Kathleen DeLaney Thomas (North Carolina; Google Scholar) presents Taxing Attention at Columbia today as part of its Davis Polk & Wardwell Tax Policy Colloquium hosted by Michael Love:

The rise of social media platforms and other digital businesses have transformed the economy. Companies like Meta and Alphabet have developed a booming industry where advertising revenue drives profits and we, the consumers, provide the product. But what, exactly, are we selling?

For the last decade, the legal and broader academic community has resoundingly categorized this new economy as one focused on data. Consumers use digital platforms like Facebook for “free,” but the platform collects data about the consumer in the process, which is then monetized by selling advertisements. In the realm of tax law, a growing body of work grapples with the complex issues created by the rise of big data. To keep up with any meaningful shift in the economy, a tax system must be able to locate, measure, and subject economic transactions to tax. But digital data is hard to pin down in any meaningful way for tax purposes. How much is our data worth? Where is digital data located, geographically? These issues have stymied tax policymakers and other tax experts across the globe for years.

This Article advocates a fundamental shift in the legal analysis surrounding this new digital economy –particularly the tax law analysis. Specifically, it argues that the primary commodity that is sold to digital platforms by users is not their data; it is their attention. In making this claim, the Article draws on a nascent body of work by economists and other scholars who have argued that the modern economy is more appropriately described as an “attention economy,” rather than one centering on data. The Article argues that transactions between social media companies and users should be reframed as the sale by users of their attention in exchange for the platform’s services. Although data collection is important to the platforms’ businesses, the advertisers ultimately pay for people to pay attention to their ads, not to acquire raw data.

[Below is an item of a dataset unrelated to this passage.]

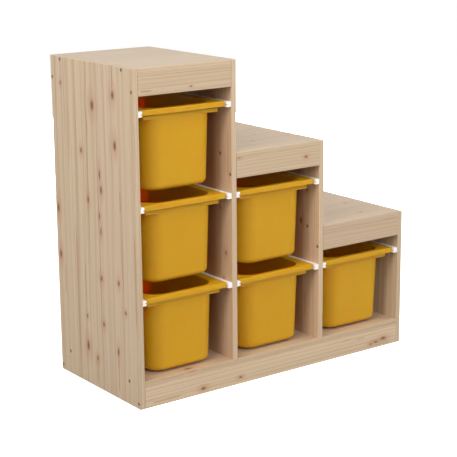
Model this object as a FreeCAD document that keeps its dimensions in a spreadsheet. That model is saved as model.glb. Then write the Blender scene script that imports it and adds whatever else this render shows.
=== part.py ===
import FreeCAD, Part
import math
import os
import Sketcher

# A stair-step toy storage frame of solid pine: three columns that fall from three rows to one,
# each row with a plastic bin that slides on two plastic runners.
# Millimetres. X runs along the front, Y from the front to the back, Z up from the floor.
# The origin lies on the floor, under the middle of the frame. The tall column is at -X.

doc = FreeCAD.newDocument("stair_step_storage")
sheet = doc.addObject("Spreadsheet::Sheet", "sizes")

driving_sizes = {
    # whole frame
    "overall_width": 940,
    "frame_depth": 420,
    "row_pitch": 250,            # one step of the stair, and one row of bins
    "top_gap": 38,               # room for a hand between an apron and the rim under it
    "hand_gap": 30,              # room for a hand between a bin and the rim under it
    "shelf_gap": 5,              # under the lowest bins
    # boards
    "board_thickness": 16,
    "apron_height": 56,
    "plinth_height": 59,
    "edge_round": 2,             # eased edges of the upright panels
    "seam_round": 1.5,           # eased long edges of boards and rails
    # screws
    "drill_clearance": 0.05,     # on the radius, round every fastener and peg
    "screw_diameter": 6.4,
    "screw_length": 50,
    "screw_head": 10,
    "screw_recess": 0.2,         # how far a head lies under the wood
    "screw_tip": 5,
    "screw_tip_diameter": 2,
    "key_radius": 2.3,           # to the corners of the hexagonal socket
    "key_depth": 3,
    "pilot_extra": 1,            # free drilling past the tip
    "screw_inset": 53,           # of a deck's board, from the front and from the back
    "apron_screw_rise": 12,      # above a rail's lower edge
    "plinth_screw_rise": 15,
    "divider_screw_inset": 80,
    # dowels
    "dowel_diameter": 8,
    "dowel_length": 30,
    "dowel_in_face": 10,         # the part that sits in a board's face
    "dowel_end_gap": 0.5,
    "dowel_chamfer": 1,
    "deck_dowel_inset": 150,
    "apron_dowel_rise": 38,
    "plinth_dowel_rise": 42,
    "divider_dowel_inset": 150,
    "seam_dowel_inset": 70,      # from a column's walls, between a deck's board and its rails
    # runners
    "runner_width": 12.5,
    "runner_height": 15,
    "runner_drop": 1,            # top of a runner, under the rim's top
    "runner_front_setback": 2,
    "runner_rear_setback": 4,
    "runner_round": 1,
    "slot_depth": 4,
    "peg_diameter": 6,
    "peg_length": 6,
    "peg_inset": 40,
    "peg_end_gap": 0.5,
    # bins
    "bin_front_setback": 8,
    "bin_rear_gap": 12,
    "bin_stop_gap": 0.5,         # between a tongue and the closed end of its slot
    "rim_side_gap": 0.75,        # between the rim and the runners beside it
    "rim_thickness": 2.5,
    "rim_side_flange": 24,
    "rim_end_flange": 14,
    "rim_corner": 4,
    "rim_round": 1,
    "lip_height": 13.5,
    "tongue_drop": 8,            # top of a tongue, under the rim's top
    "tongue_thickness": 3,
    "tongue_inset": 6,
    "tongue_gap_below": 0.25,
    "tongue_gap_above": 0.4,
    "tongue_gap_side": 0.4,
    "bin_wall": 2.5,
    "bin_taper": 8,              # how far each wall comes in from the rim to the floor
    "bin_corner": 50,
    "bin_foot_round": 15,
    "rim_root": 0.5,             # share of the bin's wall that the rim starts inside
    "collar_root": 0.8,          # the same; more, because the wall leans in below the mouth
    "collar_drop": 18,
    "collar_height": 9.5,
    "collar_reach": 10,
    "collar_corner": 4,
    # fixing to a wall, in the high rear rail
    "wall_hole": 5,
    "wall_hole_spacing": 120,
}

for row, (alias, size) in enumerate(driving_sizes.items(), start=1):
    sheet.set(f"A{row}", alias)
    sheet.set(f"B{row}", str(size))
    sheet.setAlias(f"B{row}", alias)
doc.recompute()

columns = ("tall", "middle", "low")
row_names = {3: ("bottom", "middle", "top"), 2: ("bottom", "top"), 1: ("",)}
tolerance = 1e-4                 # mm, for a point that lies on a plane
volume_slack = 0.02              # share of a hole's volume that may be missing

# Sizes that follow from the driving ones, as expressions of the sheet.
half_thickness = "(sizes.board_thickness / 2)"
front = "(-sizes.frame_depth / 2)"
clear_width = "((sizes.overall_width - 4 * sizes.board_thickness) / 3)"
column_pitch = f"({clear_width} + sizes.board_thickness)"
shelf_top = "(sizes.plinth_height + sizes.board_thickness)"
screw_hole = "(sizes.screw_diameter + 2 * sizes.drill_clearance)"
dowel_hole = "(sizes.dowel_diameter + 2 * sizes.drill_clearance)"
peg_hole = "(sizes.peg_diameter + 2 * sizes.drill_clearance)"
screw_in_end = (
    "(sizes.screw_length + sizes.screw_recess - sizes.board_thickness + sizes.pilot_extra)"
)
dowel_in_end = "(sizes.dowel_length - sizes.dowel_in_face)"
runner_length = "(sizes.frame_depth - sizes.runner_front_setback - sizes.runner_rear_setback)"
bin_height = "(sizes.row_pitch - sizes.hand_gap)"
rim_length = "(sizes.frame_depth - sizes.bin_front_setback - sizes.bin_rear_gap)"
rim_width = f"({clear_width} - 2 * sizes.runner_width - 2 * sizes.rim_side_gap)"
body_width = f"({rim_width} - 2 * sizes.rim_side_flange)"
body_length = f"({rim_length} - 2 * sizes.rim_end_flange)"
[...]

Reframing social media transactions as a sale of consumer attention makes the tax consequences of these exchanges significantly less complex, because the transactions do not involve the sale of a novel intangible asset (digital data). The sale of attention is simply the sale of one’s time—a type of transaction that existed long before digitization. After exploring the tax treatment of the sale of user attention to social media platforms, the Article argues that the monetization of user attention by social media companies merits a policy response. To that end, it proposes a Pigouvian tax on platforms to account for the negative externalities that social media imposes.